Goal of the exercise: Below is a listing; reproduce each line of it exactly.

===== Dataset content =====

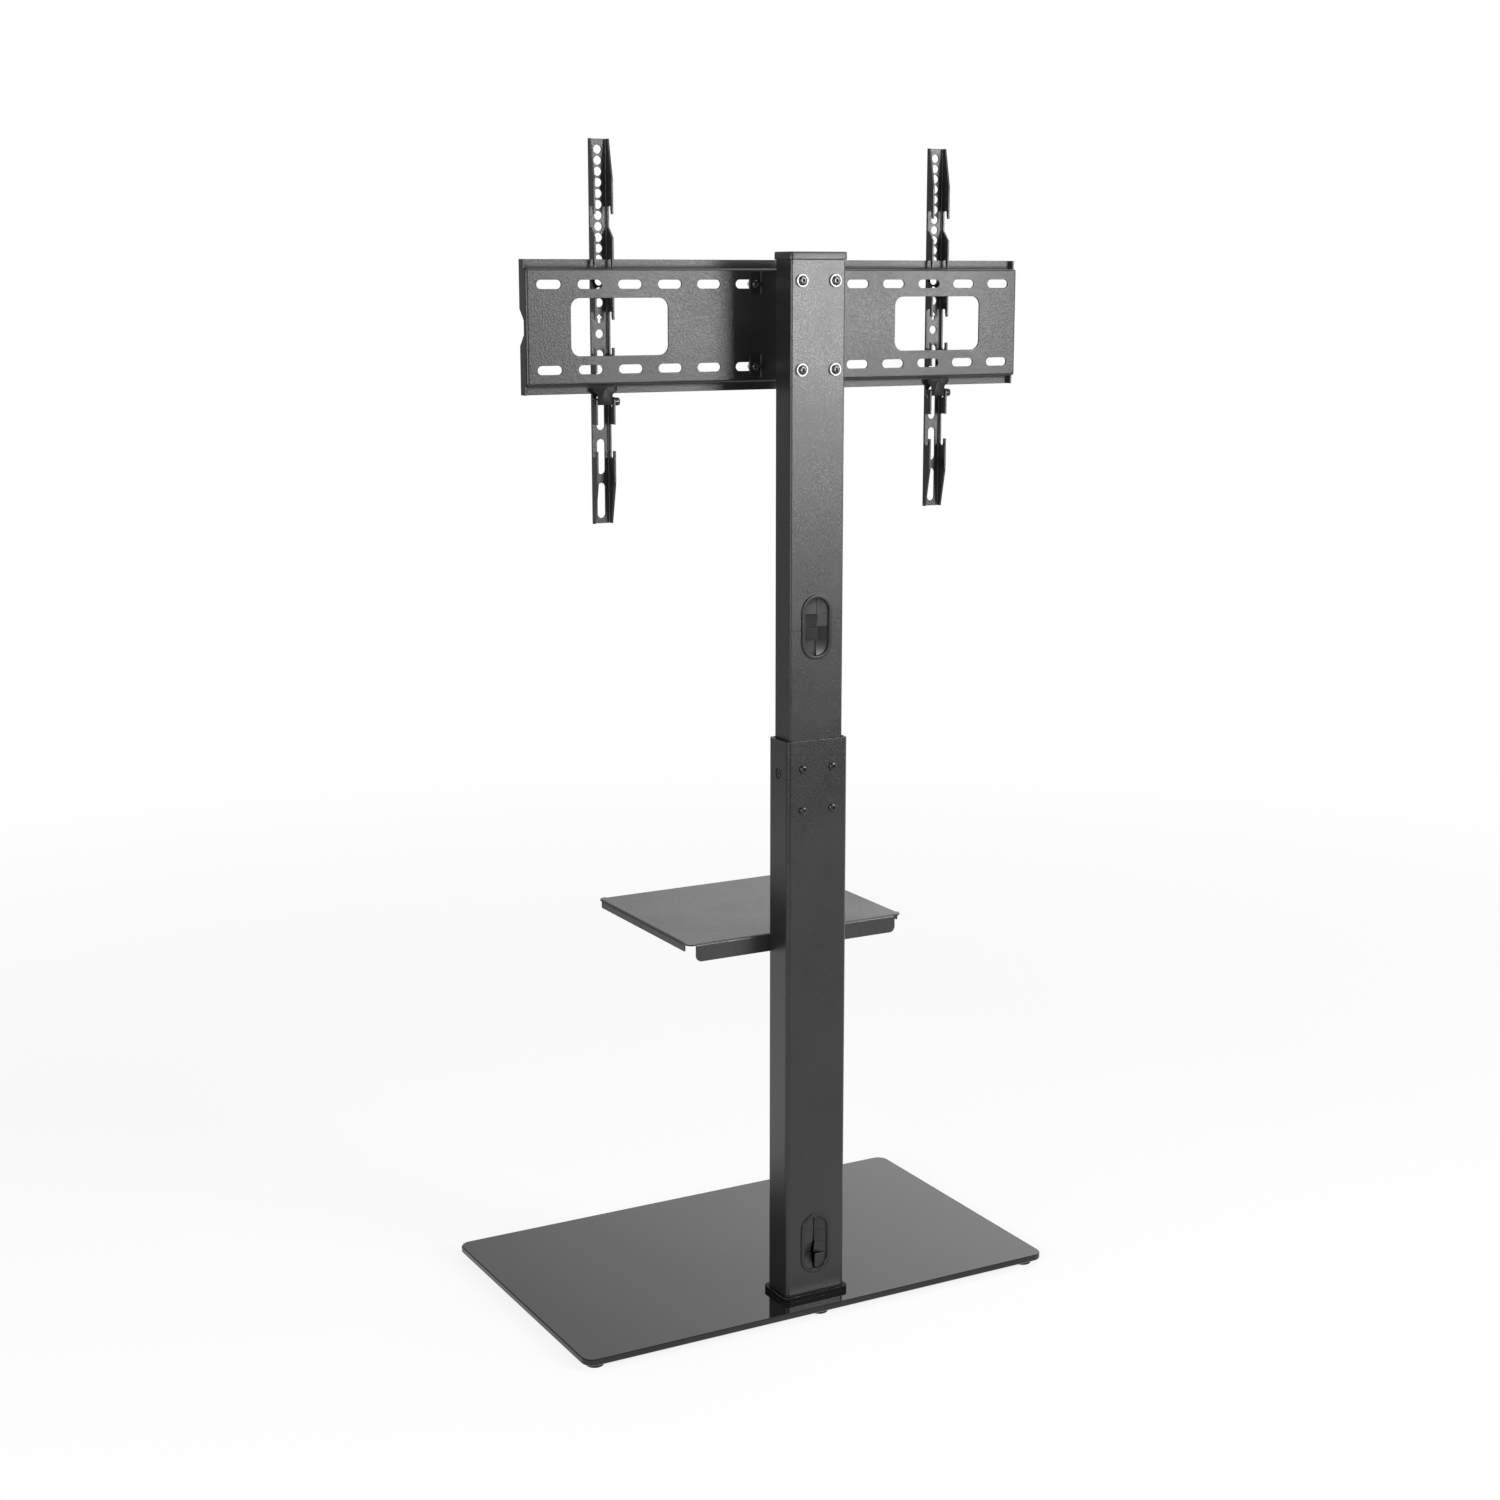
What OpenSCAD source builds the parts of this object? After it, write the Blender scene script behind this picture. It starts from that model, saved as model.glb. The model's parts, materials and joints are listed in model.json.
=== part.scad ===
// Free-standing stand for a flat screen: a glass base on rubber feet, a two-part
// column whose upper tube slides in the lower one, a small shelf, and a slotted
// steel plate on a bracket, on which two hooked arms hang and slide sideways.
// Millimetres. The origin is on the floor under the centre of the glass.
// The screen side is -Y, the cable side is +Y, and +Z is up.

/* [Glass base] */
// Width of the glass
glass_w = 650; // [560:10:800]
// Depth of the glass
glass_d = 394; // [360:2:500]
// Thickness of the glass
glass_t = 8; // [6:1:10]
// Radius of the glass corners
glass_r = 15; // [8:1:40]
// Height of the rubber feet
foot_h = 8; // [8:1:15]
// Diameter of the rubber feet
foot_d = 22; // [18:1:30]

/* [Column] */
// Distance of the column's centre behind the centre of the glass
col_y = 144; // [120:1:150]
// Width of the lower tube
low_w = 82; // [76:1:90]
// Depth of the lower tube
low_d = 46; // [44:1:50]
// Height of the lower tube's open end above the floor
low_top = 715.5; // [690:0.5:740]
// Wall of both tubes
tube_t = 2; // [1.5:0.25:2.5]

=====

Task result:
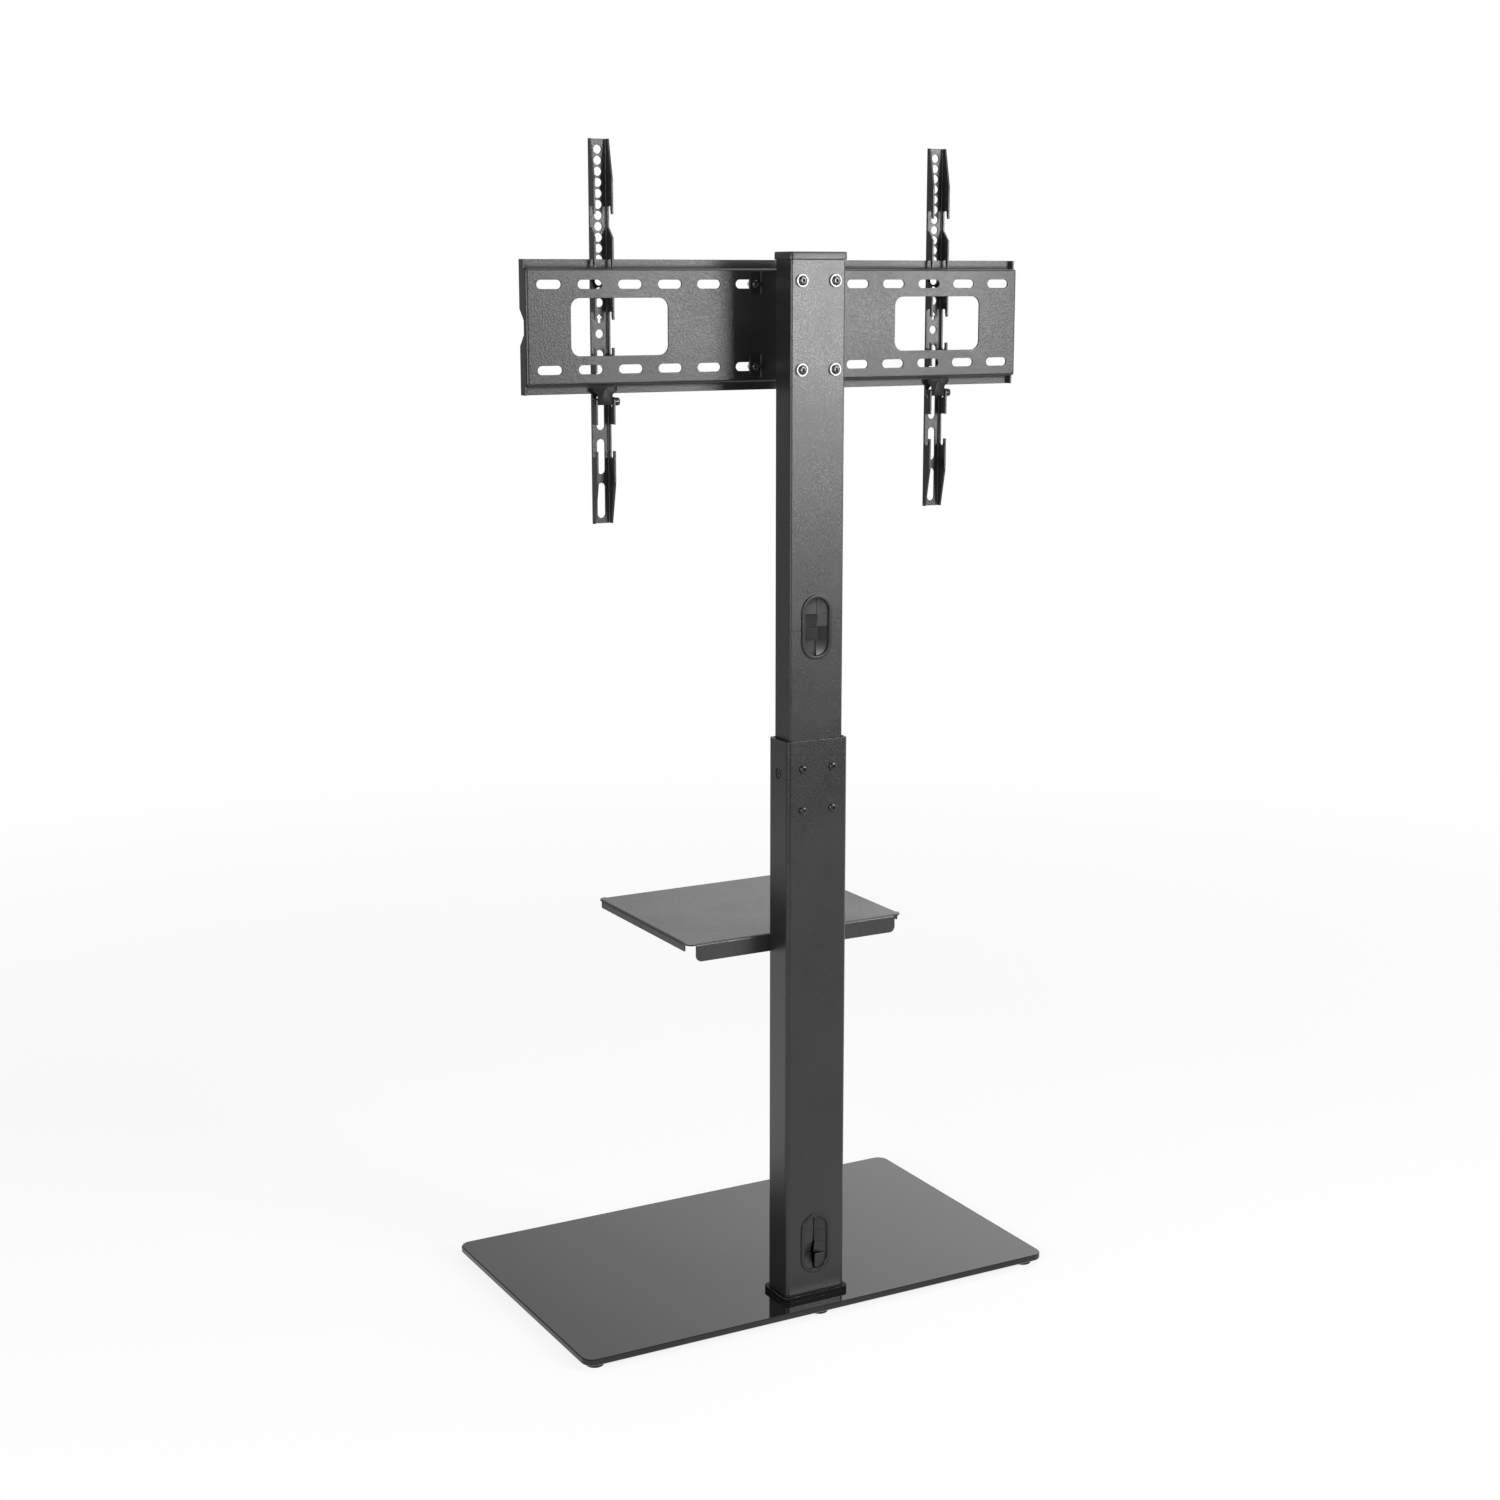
What OpenSCAD source builds the parts of this object? After it, write the Blender scene script behind this picture. It starts from that model, saved as model.glb. The model's parts, materials and joints are listed in model.json.
=== part.scad ===
// Free-standing stand for a flat screen: a glass base on rubber feet, a two-part
// column whose upper tube slides in the lower one, a small shelf, and a slotted
// steel plate on a bracket, on which two hooked arms hang and slide sideways.
// Millimetres. The origin is on the floor under the centre of the glass.
// The screen side is -Y, the cable side is +Y, and +Z is up.

/* [Glass base] */
// Width of the glass
glass_w = 650; // [560:10:800]
// Depth of the glass
glass_d = 394; // [360:2:500]
// Thickness of the glass
glass_t = 8; // [6:1:10]
// Radius of the glass corners
glass_r = 15; // [8:1:40]
// Height of the rubber feet
foot_h = 8; // [8:1:15]
// Diameter of the rubber feet
foot_d = 22; // [18:1:30]

/* [Column] */
// Distance of the column's centre behind the centre of the glass
col_y = 144; // [120:1:150]
// Width of the lower tube
low_w = 82; // [76:1:90]
// Depth of the lower tube
low_d = 46; // [44:1:50]
// Height of the lower tube's open end above the floor
low_top = 715.5; // [690:0.5:740]
// Wall of both tubes
tube_t = 2; // [1.5:0.25:2.5]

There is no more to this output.